» DATASET RECORDS:
☆ ☆ ☆ ☆ ☆

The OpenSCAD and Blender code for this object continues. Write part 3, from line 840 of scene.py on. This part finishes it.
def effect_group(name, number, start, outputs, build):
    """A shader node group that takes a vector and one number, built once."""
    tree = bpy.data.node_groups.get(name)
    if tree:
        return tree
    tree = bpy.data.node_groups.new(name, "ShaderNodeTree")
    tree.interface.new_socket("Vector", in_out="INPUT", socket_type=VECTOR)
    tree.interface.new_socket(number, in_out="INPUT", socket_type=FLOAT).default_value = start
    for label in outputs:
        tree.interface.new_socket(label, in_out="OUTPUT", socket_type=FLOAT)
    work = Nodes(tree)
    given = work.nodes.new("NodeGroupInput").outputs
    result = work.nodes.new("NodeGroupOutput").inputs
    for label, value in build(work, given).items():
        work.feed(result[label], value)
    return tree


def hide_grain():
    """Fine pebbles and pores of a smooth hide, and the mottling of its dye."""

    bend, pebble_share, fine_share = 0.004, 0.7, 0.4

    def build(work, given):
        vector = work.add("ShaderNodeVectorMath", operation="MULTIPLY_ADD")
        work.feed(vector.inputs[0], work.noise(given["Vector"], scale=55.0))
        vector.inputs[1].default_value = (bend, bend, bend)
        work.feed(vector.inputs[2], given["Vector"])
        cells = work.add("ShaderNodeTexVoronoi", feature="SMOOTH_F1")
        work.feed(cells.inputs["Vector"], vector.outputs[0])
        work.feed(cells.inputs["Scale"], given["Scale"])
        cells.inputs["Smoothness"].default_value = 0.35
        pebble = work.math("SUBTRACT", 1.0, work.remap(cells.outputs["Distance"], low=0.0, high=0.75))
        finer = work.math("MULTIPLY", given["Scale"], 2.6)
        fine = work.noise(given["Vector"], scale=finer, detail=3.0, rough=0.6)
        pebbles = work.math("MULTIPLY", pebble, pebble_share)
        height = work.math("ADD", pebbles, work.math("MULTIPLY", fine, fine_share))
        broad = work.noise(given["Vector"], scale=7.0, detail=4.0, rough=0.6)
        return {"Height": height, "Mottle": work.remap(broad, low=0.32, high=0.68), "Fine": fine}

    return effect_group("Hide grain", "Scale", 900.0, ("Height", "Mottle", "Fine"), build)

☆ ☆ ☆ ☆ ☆

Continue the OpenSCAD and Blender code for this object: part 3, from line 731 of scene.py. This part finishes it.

☆ ☆ ☆ ☆ ☆

» WRITTEN PROBLEM: Show all lines from the records above where the word "Blender" occurs.

» TASK RESULT:
The OpenSCAD and Blender code for this object continues. Write part 3, from line 840 of scene.py on. This part finishes it.
Continue the OpenSCAD and Blender code for this object: part 3, from line 731 of scene.py. This part finishes it.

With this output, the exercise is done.